SHORT PROBLEM:
Tally how many lines include "data". The number is the whole answer.
* begin STORED ROWS *
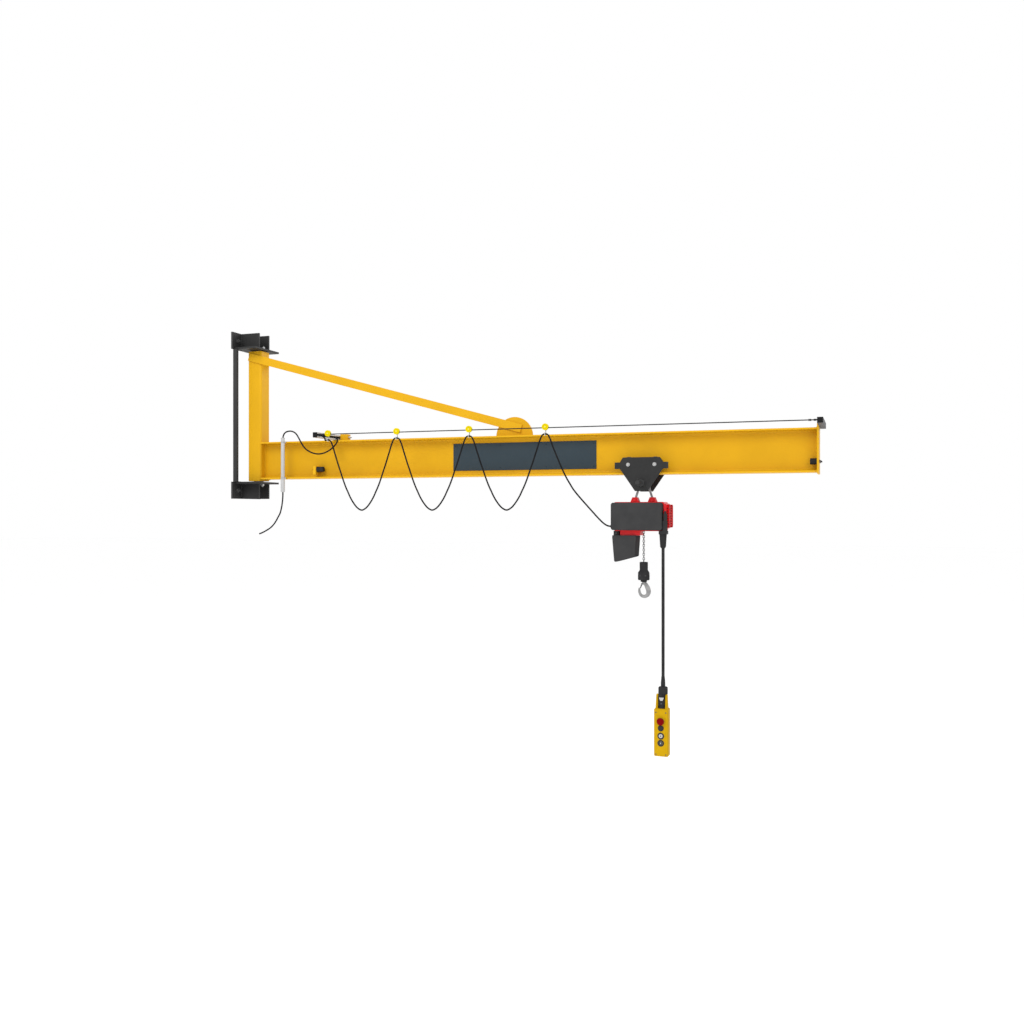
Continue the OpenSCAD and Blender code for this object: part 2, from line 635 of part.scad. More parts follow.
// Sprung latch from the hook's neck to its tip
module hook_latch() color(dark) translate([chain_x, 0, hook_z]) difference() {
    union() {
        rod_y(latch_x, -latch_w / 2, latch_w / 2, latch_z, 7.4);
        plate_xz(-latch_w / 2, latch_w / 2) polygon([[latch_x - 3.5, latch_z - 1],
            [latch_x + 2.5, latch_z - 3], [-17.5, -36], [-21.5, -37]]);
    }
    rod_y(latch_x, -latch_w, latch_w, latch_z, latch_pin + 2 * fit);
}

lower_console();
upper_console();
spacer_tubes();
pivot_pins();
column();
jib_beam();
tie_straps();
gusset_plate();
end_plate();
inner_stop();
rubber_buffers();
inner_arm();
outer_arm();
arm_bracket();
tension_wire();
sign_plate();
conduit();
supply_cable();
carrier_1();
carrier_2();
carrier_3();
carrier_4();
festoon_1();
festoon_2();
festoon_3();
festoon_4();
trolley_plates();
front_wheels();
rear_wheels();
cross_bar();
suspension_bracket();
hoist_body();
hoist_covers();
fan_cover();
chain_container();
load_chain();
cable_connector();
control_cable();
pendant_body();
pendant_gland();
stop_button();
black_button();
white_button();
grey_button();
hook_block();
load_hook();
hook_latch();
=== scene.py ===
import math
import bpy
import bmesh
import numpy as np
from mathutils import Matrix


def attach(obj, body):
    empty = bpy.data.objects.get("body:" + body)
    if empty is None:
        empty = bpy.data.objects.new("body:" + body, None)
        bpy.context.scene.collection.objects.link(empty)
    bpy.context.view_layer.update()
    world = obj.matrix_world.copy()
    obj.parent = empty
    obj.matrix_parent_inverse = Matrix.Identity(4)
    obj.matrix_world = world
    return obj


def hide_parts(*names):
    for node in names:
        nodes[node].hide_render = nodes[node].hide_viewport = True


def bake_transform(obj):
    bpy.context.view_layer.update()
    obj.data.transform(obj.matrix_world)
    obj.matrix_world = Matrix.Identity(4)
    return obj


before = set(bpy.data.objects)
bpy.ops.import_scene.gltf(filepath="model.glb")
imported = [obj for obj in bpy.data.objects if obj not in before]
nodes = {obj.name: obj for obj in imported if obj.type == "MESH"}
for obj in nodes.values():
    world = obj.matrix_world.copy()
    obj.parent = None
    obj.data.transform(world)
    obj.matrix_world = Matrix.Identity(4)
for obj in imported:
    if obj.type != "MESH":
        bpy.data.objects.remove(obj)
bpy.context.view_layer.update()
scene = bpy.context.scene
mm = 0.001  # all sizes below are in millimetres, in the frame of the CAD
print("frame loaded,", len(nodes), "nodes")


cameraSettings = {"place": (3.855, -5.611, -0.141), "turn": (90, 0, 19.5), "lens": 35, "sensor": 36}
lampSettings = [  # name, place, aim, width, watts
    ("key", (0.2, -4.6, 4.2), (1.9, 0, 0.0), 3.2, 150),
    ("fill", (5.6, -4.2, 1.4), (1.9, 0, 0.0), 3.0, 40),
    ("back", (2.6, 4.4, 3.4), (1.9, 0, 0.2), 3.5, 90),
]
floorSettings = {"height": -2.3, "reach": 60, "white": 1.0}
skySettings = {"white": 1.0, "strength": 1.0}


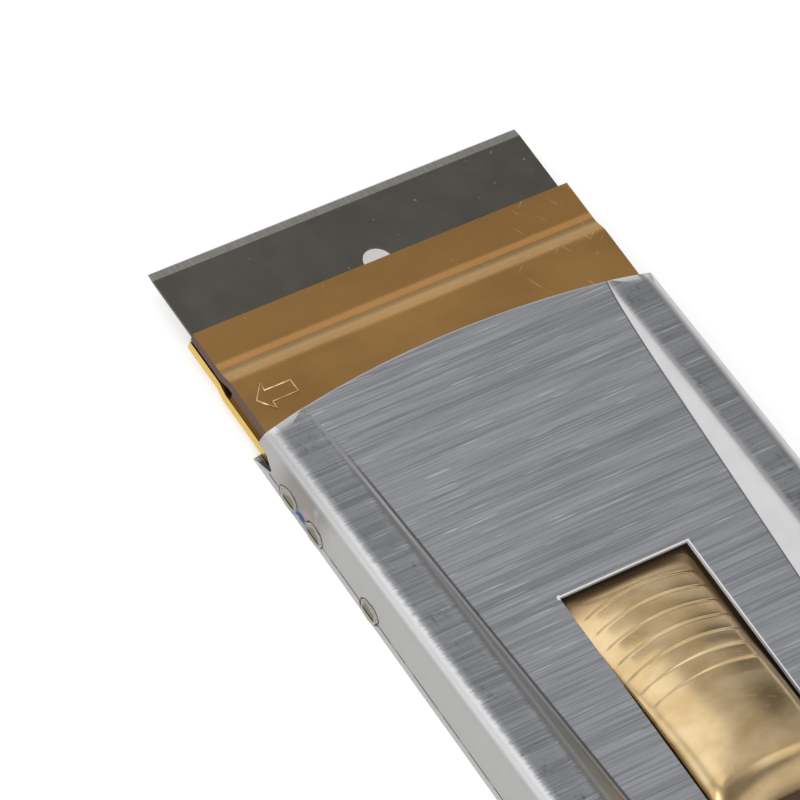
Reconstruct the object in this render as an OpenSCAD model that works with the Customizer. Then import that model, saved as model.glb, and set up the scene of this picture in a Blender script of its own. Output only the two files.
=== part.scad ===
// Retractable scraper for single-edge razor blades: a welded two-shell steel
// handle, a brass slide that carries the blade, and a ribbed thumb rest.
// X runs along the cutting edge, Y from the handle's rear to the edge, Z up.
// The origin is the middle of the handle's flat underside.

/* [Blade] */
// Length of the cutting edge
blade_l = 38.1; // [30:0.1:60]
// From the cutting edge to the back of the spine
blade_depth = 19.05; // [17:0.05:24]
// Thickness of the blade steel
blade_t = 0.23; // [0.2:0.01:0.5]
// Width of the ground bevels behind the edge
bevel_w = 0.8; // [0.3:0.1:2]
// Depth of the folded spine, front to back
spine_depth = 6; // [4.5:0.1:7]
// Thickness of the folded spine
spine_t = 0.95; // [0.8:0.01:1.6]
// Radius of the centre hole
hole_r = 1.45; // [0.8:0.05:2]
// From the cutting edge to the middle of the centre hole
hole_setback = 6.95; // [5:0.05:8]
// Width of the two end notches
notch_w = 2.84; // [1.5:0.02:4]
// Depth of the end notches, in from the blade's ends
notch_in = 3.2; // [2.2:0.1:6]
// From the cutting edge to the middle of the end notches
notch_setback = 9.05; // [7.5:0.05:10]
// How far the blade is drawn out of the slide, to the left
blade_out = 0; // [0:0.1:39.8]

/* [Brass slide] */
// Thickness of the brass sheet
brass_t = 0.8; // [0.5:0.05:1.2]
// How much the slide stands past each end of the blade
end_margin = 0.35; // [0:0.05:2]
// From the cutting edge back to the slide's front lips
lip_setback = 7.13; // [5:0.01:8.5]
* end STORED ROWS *
SOLUTION BELOW:
7